Ela também destaca que a crise de fertilizantes químicos, que atinge vários países, pode ser uma oportunidade para valorizar os compostos orgânicos como fonte de nutrientes para as culturas.
“Esses resíduos orgânicos, provenientes de processos biológicos podem ser aplicados no solo para aumentar a fertilidade e a produtividade agrícola”.
Segundo a professora, o Plano Nacional de Fertilizantes, lançado pelo governo federal, com destaque para os bioinsumos, “traz luz a uma alternativa de reciclagem de nutrientes e matéria orgânica”.
O Brasil apresenta grande potencial para aproveitamento dos resíduos orgânicos provenientes do meio rural, urbano e agroindustrial.
A professora entende que a disseminação da valorização dos processos de tratamento dos resíduos orgânicos como compostagem, vermicompostagem e digestão anaeróbia, para destinação ambientalmente adequada dos resíduos, favorece o uso agrícola dos produtos gerados.
Poluição do solo
A professora Eloana Bonfleur, da Universidade Federal do Paraná, em Curitiba, destaca outro ponto de atenção, tema do seu trabalho: a poluição dos solos. Ela observa que em relação a contaminação dos solos, o relatório de 2015 da FAO menciona que os avanços em países desenvolvidos ocorreram devido ao rigor e cumprimento da legislação acerca dos limites máximos permitidos para substâncias químicas em solos.

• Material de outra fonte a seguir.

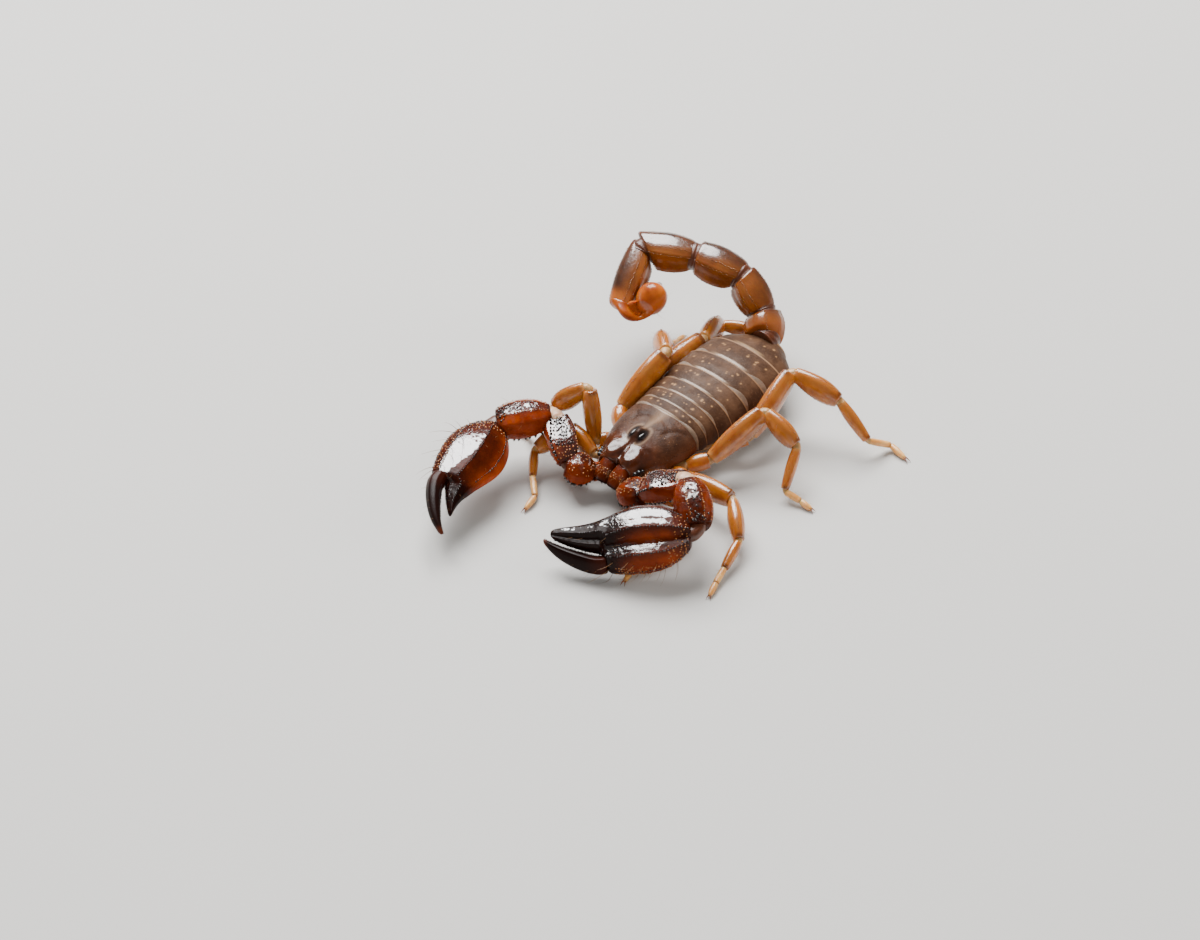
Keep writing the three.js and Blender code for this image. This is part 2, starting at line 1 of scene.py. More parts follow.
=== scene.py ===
"""A small forest scorpion at life size, standing on a pale floor.

Every piece is modelled in millimetres on the bench, lying along +Z with its upper side towards +Y, and
is then brought down to life size and set in its place round the frame. The head points to -Y and the
animal's left is +X.
"""

import math
import random

import bpy
import numpy as np
from mathutils import Matrix, Vector
from mathutils.bvhtree import BVHTree


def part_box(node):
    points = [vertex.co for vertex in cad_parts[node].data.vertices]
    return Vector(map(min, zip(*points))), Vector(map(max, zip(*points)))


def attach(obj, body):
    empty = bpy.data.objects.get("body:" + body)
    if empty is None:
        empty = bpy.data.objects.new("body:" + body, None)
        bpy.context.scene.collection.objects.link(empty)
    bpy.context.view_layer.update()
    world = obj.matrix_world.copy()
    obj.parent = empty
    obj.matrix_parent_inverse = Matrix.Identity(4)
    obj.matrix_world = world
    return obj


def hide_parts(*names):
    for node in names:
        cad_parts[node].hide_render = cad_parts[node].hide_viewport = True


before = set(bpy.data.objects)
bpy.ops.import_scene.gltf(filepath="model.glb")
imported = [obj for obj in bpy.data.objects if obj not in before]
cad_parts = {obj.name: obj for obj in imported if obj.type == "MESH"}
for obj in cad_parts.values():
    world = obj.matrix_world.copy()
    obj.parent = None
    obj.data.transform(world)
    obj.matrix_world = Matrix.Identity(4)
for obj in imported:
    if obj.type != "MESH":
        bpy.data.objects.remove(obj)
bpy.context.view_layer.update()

MM = 0.001
UP = Vector((0, 0, 1))
BACKWARD = Vector((0, 1, 0))

# The middle of the carapace's rear edge, on the floor, is where every measure below starts.
shield_low, shield_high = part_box("carapace")
MIDLINE = Vector(((shield_low.x + shield_high.x) / 2, shield_high.y, 0))
TO_LIFE = Matrix.Translation(MIDLINE) @ Matrix.Scale(MM, 4)
MIRROR = Matrix.Scale(-1, 4, Vector((1, 0, 0)))
STILL = Matrix.Identity(4)


# ------------------------------------------------------------------ measuring


def profile(*values):
    """A smooth function of 0..1 through evenly spaced values."""
    last = len(values) - 1

    def at(t):
        place = held(t) * last
        i = min(int(place), last - 1)
        f = place - i
        b, c = values[i], values[i + 1]
        a = values[i - 1] if i else 2 * b - c
        d = values[i + 2] if i + 2 <= last else 2 * c - b
        return b + 0.5 * f * (c - a + f * (2 * a - 5 * b + 4 * c - d + f * (3 * (b - c) + d - a)))

    return at


def bell(x, spread):
    return math.exp(-((x / spread) ** 2))


def held(share):
    """Keeps a share between 0 and 1."""
    return min(max(share, 0), 1)


def ramp(value, low, high):
    """A smooth step from 0 at low to 1 at high."""
    share = held((value - low) / (high - low))
    return share * share * (3 - 2 * share)


def ring_places(count):
    """Places from 0 to 1, closer together near the ends."""
    return [(1 - math.cos(math.pi * i / (count - 1))) / 2 for i in range(count)]


def heading(turn, lift=0.0):
    """The unit direction with this heading, 0 out to the left and 90 straight back, and this lift."""
    a, e = math.radians(turn), math.radians(lift)
    return Vector((math.cos(a) * math.cos(e), math.sin(a) * math.cos(e), math.sin(e)))


def dropping(turn, length, start, end):
    """The direction with this heading that takes a piece of this length from one height to another."""
    return heading(turn, math.degrees(math.asin((end - start) / length)))


def aimed(start, axis, up=UP):
    """Sets what lies along +Z to run from start towards axis, with its +Y nearest to up."""
    z = axis.normalized()
    y = (up - z * up.dot(z)).normalized()
    x = y.cross(z)
    turn = Matrix((x, y, z)).transposed().to_4x4()
    return Matrix.Translation(start) @ turn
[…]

“Em outras palavras, a sociedade entendeu que a adoção de políticas públicas de fato diminui o problema com a poluição dos solos. No Brasil, a resolução do CONAMA 420/2019 instruiu que os Estados são responsáveis pela determinação dos valores orientadores de referência de qualidade”, afirma Eloana.
Contudo a pesquisadora lembra que ainda há muito trabalho a ser feito neste sentido no país.